To determine what goods and services involving cannabis can be registered, the USPTO will analyse all federal trademark applications to make sure that they comply with the Controlled Substances Act (CSA) and the Farm Bill 2018. The Farm Bill removed hemp from the CSA's definition of 'marijuana', which allows cannabis plants and derivatives, such as CBD, which contain no more than 0.3% delta-9 THC on a dry-weight basis to no longer be controlled substances under the CSA. If an application for goods relating to cannabis or CBD concerns goods derived from hemp, the application could be granted if it specifies that the goods contain less than 0.3% THC and if the goods or services comply with other federal laws, including the Federal Food, Drug, and Cosmetic Act (FDCA).(1) However, if the identified goods contain more than 0.3% THC, the application will be denied as the goods identified will violate federal law.

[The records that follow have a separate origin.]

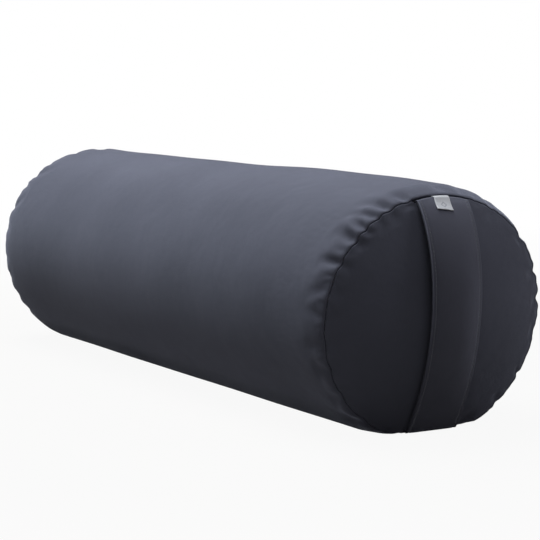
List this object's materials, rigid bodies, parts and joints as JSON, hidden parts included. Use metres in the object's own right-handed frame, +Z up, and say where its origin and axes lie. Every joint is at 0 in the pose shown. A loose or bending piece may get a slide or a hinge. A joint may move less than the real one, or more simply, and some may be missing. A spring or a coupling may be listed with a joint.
{
  "type": "yoga bolster",
  "caption": "Round stuffed yoga bolster: gathered cotton cover with a carrying strap on one end, a back zip and an inner pillow.",
  "frame": {"origin": "on the ground under the middle of the roll, on the flat that the roll rests on", "axes": "+X along the roll towards the end with the carrying strap, +Z up, zip on the +Y side"},
  "size_m": [0.7134, 0.2273, 0.2037],
  "materials": {
    "cover_cloth": "plain woven cotton, soft satin sheen",
    "strap_cloth": "folded and topstitched woven cotton",
    "label_cloth": "woven satin label",
    "zip_tape_cloth": "woven zip tape",
    "zip_plastic": "moulded teeth, satin",
    "zip_metal": "black enamel",
    "liner_cloth": "unbleached calico",
    "filling_fibre": "packed fibre"
  },
  "bodies": {
    "cover": {"cover_body": "cover_cloth", "cover_end_handle": "cover_cloth", "cover_end_plain": "cover_cloth", "liner_tube": "liner_cloth", "liner_end_near": "liner_cloth", "liner_end_far": "liner_cloth", "filling": "filling_fibre", "zip_bottom_stop": "zip_metal"},
    "zip_upper_half": {"zip_tape_upper": "zip_tape_cloth", "zip_teeth_upper": "zip_plastic", "zip_top_stop_upper": "zip_metal"},
    "zip_lower_half": {"zip_tape_lower": "zip_tape_cloth", "zip_teeth_lower": "zip_plastic", "zip_top_stop_lower": "zip_metal"},
    "slider": {"zip_slider": "zip_metal"},
    "pull_tab": {"zip_pull": "zip_metal"},
    "handle": {"handle_strap": "strap_cloth"},
    "label": {"label_tag": "label_cloth"}
  },
  "joints": [
    {"name": "zip_slide", "type": "slide", "parent": "cover", "child": "slider", "axis": [-1, 0, 0], "range_m": [0, 0.408], "deforming": ["zip_teeth_upper", "zip_teeth_lower"]},
    {"name": "zip_part_upper", "type": "hinge", "parent": "cover", "child": "zip_upper_half", "pos_m": [0, 0.00842, 0.09567], "axis": [1, 0, 0], "range_deg": [0, 1.06]},
    {"name": "zip_part_lower", "type": "hinge", "parent": "cover", "child": "zip_lower_half", "pos_m": [0, 0.00842, 0.09567], "axis": [-1, 0, 0], "range_deg": [0, 1.06]},
    {"name": "zip_pull_swing", "type": "hinge", "parent": "slider", "child": "pull_tab", "pos_m": [0.2043, 0.11214, 0.1186], "axis": [0, 0.2158, -0.9764], "range_deg": [0, 165]},
    {"name": "handle_lift", "type": "slide", "parent": "cover", "child": "handle", "axis": [1, 0, 0], "range_m": [0, 0.012], "deforming": ["handle_strap"]},
    {"name": "label_flip", "type": "hinge", "parent": "cover", "child": "label", "pos_m": [0.33375, 0, 0.19436], "axis": [0, -1, 0], "range_deg": [0, 150], "deforming": ["label_tag"]}
  ],
  "couplings": [
    {"joint": "zip_part_upper", "follows": "zip_slide", "rad_per_m": 0.0447},
    {"joint": "zip_part_lower", "follows": "zip_slide", "rad_per_m": 0.0447}
  ]
}
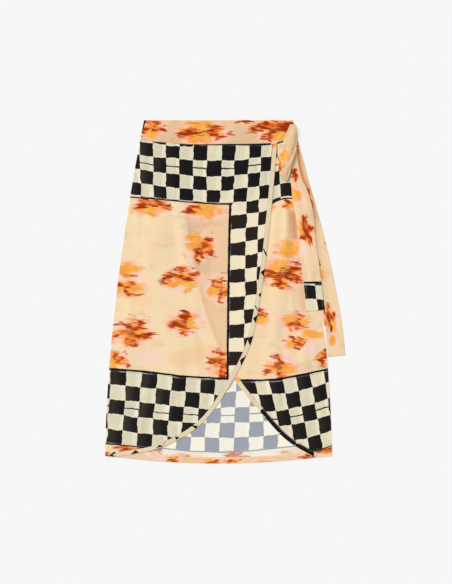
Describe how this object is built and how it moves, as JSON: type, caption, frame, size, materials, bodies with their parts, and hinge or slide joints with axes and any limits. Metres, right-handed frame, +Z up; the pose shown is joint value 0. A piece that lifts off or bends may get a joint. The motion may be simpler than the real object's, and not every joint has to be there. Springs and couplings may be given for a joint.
{
  "type": "wrap skirt",
  "caption": "Wrap skirt laid flat with its front up: curved overlapping front panels with banded edges, a gathered waistband and a side knot with hanging tie ends.",
  "frame": {"origin": "on the table under the skirt's centre line, half way between the top of the waistband and the lowest point of the hem", "axes": "+X across the skirt towards the side with the knot, +Y up the skirt towards the waist, +Z up from the table, out of the skirt's front"},
  "size_m": [0.5454, 0.779, 0.0126],
  "materials": {
    "print": "matte",
    "print_inside": "matte",
    "printed_band": "matte"
  },
  "bodies": {
    "root": {"back_panel": "print_inside", "back_hem_fold": "print", "back_waistband": "print_inside", "under_panel": "print", "under_edge_band": "printed_band", "under_waistband": "print", "over_panel": "print", "over_edge_band": "printed_band", "over_waistband": "print", "tie_long": "print", "tie_short": "print", "knot_wrap": "print", "knot_fold": "print"}
  },
  "joints": []
}
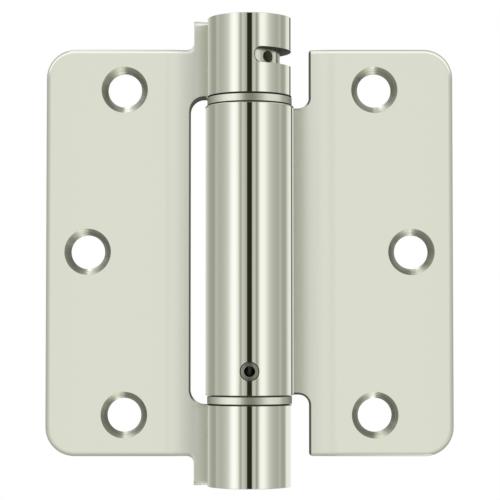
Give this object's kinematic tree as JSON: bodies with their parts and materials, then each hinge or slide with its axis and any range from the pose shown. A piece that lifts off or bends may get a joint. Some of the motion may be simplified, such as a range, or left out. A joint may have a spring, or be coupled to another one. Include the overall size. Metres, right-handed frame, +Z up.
{
  "type": "spring loaded door hinge",
  "caption": "Spring loaded door hinge with round-cornered leaves, countersunk screw holes and a thick spring barrel with a slot for the tension pin, opened flat.",
  "frame": {"origin": "on the barrel's axis at the leaves' mid-height", "axes": "+Z up along the barrel towards the slotted knuckle, +X towards the door leaf, -Y towards the countersunk faces of the leaves"},
  "size_m": [0.0888, 0.0192, 0.1016],
  "materials": {
    "leaf_nickel": "polished nickel plate on rolled steel",
    "washer_steel": "turned steel",
    "collar_nickel": "nickel plate on turned steel",
    "plug_steel": "turned steel",
    "pin_steel": "plain steel, hollow",
    "spring_steel": "oiled spring steel"
  },
  "bodies": {
    "frame": {"frame_leaf": "leaf_nickel", "lower_washer": "washer_steel"},
    "door": {"door_leaf": "leaf_nickel", "upper_washer": "washer_steel", "anchor_plug": "plug_steel", "anchor_pin": "pin_steel", "torsion_spring": "spring_steel"},
    "collar": {"tension_collar": "collar_nickel"}
  },
  "joints": [
    {"name": "leaf_swing", "type": "hinge", "parent": "frame", "child": "door", "pos_m": [0, 0, 0], "axis": [0, 0, 1], "range_deg": [-180, 0], "deforming": ["torsion_spring"]},
    {"name": "collar_turn", "type": "hinge", "parent": "frame", "child": "collar", "pos_m": [0, 0, 0.04185], "axis": [0, 0, 1], "range_deg": [-300, 0], "deforming": ["torsion_spring"]}
  ]
}
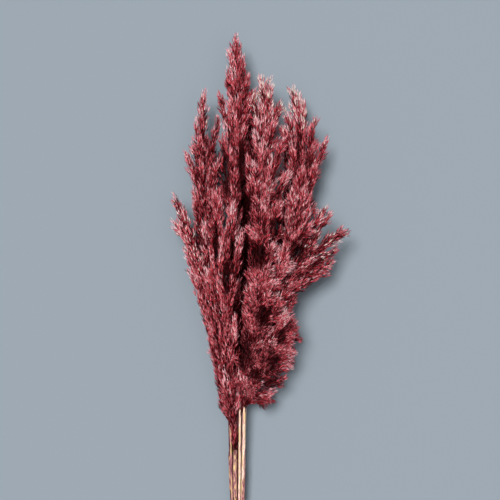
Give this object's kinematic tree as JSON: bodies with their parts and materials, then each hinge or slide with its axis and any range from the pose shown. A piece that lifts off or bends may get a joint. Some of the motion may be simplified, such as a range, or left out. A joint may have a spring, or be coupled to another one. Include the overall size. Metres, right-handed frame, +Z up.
{
  "type": "bundle of pampas grass",
  "caption": "Bundle of dried, dyed pampas grass stalks with feathery plumes, cut stems and torn leaf sheaths, tied with an elastic band and laid down.",
  "frame": {"origin": "on the surface that the bundle lies on, under the middle of its box", "axes": "+Y from the cut ends to the plume tips, +Z up from the surface"},
  "size_m": [0.2086, 0.6994, 0.0978],
  "materials": {
    "stem": "dry, straw coloured with mauve streaks",
    "plume": "dry and feathery, dyed burgundy",
    "sheath": "dry and papery",
    "band": "matt natural rubber"
  },
  "bodies": {
    "root": {"stem_01": "stem", "stem_02": "stem", "stem_03": "stem", "stem_04": "stem", "stem_05": "stem", "stem_06": "stem", "stem_07": "stem", "stem_08": "stem", "stem_09": "stem", "stem_10": "stem", "stem_11": "stem", "stem_12": "stem", "plume_01": "plume", "plume_02": "plume", "plume_03": "plume", "plume_04": "plume", "plume_05": "plume", "plume_06": "plume", "plume_07": "plume", "plume_08": "plume", "plume_09": "plume", "plume_10": "plume", "plume_11": "plume", "plume_12": "plume", "leaf_sheath_01": "sheath", "leaf_sheath_02": "sheath", "leaf_sheath_03": "sheath", "band": "band"}
  },
  "joints": []
}
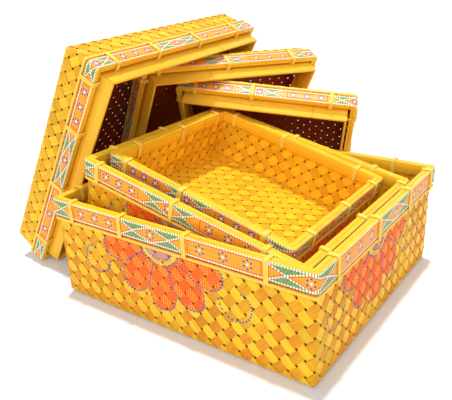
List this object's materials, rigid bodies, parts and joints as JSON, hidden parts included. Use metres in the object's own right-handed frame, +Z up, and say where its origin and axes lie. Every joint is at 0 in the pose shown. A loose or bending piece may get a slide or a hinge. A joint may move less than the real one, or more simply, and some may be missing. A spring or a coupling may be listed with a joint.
{
  "type": "nested bamboo box set with lids",
  "caption": "Nested set of plaited bamboo boxes with painted rims, tipped one inside the other, with their lids leaning together behind them.",
  "frame": {"origin": "middle of the large box's floor, on the surface it stands on", "axes": "+X along the large box's front side, +Y to its back, +Z up; the lids lean at the left and the back"},
  "size_m": [0.4368, 0.4015, 0.2525],
  "materials": {
    "woven_bamboo": "lacquered bamboo strips, satin",
    "painted_bamboo": "painted and lacquered bamboo, gloss",
    "plain_bamboo": "lacquered bamboo, gloss",
    "rattan": "split rattan, satin"
  },
  "bodies": {
    "large_box": {"large_box_woven_shell": "woven_bamboo", "large_box_rim_band": "painted_bamboo", "large_box_rim_slat": "plain_bamboo", "large_box_rim_binding": "rattan"},
    "medium_box": {"medium_box_woven_shell": "woven_bamboo", "medium_box_rim_band": "painted_bamboo", "medium_box_rim_slat": "plain_bamboo", "medium_box_rim_binding": "rattan"},
    "small_box": {"small_box_woven_shell": "woven_bamboo", "small_box_rim_band": "painted_bamboo", "small_box_rim_slat": "plain_bamboo", "small_box_rim_binding": "rattan"},
    "large_lid": {"large_lid_woven_tray": "woven_bamboo", "large_lid_rim_band": "painted_bamboo", "large_lid_rim_slat": "plain_bamboo", "large_lid_rim_binding": "rattan", "large_lid_collar_bottom": "plain_bamboo", "large_lid_collar_right": "plain_bamboo", "large_lid_collar_top": "plain_bamboo", "large_lid_collar_left": "plain_bamboo"},
    "medium_lid": {"medium_lid_woven_tray": "woven_bamboo", "medium_lid_rim_band": "painted_bamboo", "medium_lid_rim_slat": "plain_bamboo", "medium_lid_rim_binding": "rattan", "medium_lid_collar_bottom": "plain_bamboo", "medium_lid_collar_right": "plain_bamboo", "medium_lid_collar_top": "plain_bamboo", "medium_lid_collar_left": "plain_bamboo"},
    "small_lid": {"small_lid_woven_tray": "woven_bamboo", "small_lid_rim_band": "painted_bamboo", "small_lid_rim_slat": "plain_bamboo", "small_lid_rim_binding": "rattan", "small_lid_collar_bottom": "plain_bamboo", "small_lid_collar_right": "plain_bamboo", "small_lid_collar_top": "plain_bamboo", "small_lid_collar_left": "plain_bamboo"}
  },
  "joints": [
    {"name": "small_lid_slide", "type": "slide", "parent": "large_box", "child": "small_lid", "axis": [-0.2812, 0.7809, 0.5577], "range_m": [0, 0.24]},
    {"name": "medium_lid_slide", "type": "slide", "parent": "small_lid", "child": "medium_lid", "axis": [-0.8003, 0.363, 0.4772], "range_m": [0, 0.1]},
    {"name": "large_lid_slide", "type": "slide", "parent": "medium_lid", "child": "large_lid", "axis": [-0.8697, -0.0639, 0.4894], "range_m": [0, 0.12]},
    {"name": "medium_box_lift", "type": "slide", "parent": "large_box", "child": "medium_box", "axis": [0.214, 0, 0.9768], "range_m": [0, 0.12]},
    {"name": "small_box_lift", "type": "slide", "parent": "medium_box", "child": "small_box", "axis": [0.2505, 0, 0.9681], "range_m": [0, 0.072]}
  ],
  "couplings": [
    {"joint": "medium_box_lift", "follows": "small_lid_slide", "ratio": 0.5},
    {"joint": "small_box_lift", "follows": "small_lid_slide", "ratio": 0.3}
  ]
}
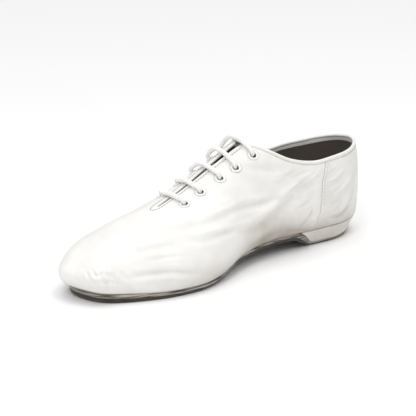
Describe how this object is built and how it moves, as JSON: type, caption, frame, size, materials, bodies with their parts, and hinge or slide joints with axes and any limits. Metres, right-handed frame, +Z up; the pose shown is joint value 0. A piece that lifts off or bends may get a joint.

Thousands of CBD and THC-related applications involving various classes and goods are pending with the USPTO. The USPTO has granted registrations involving cannabis and cannabis-related goods and services in multiple trademark classes, including the following general types of goods and services.(2)
Accordingly, if a trademark applicant's goods or services fall within the definition of 'hemp' products containing less than 0.3% THC and the goods or services comply with other federal laws, the applicant should seek to file and register its trademarks if it is currently using them or intends to use them in commerce, so that it may obtain federal protection and put others on constructive notice of its trademark rights.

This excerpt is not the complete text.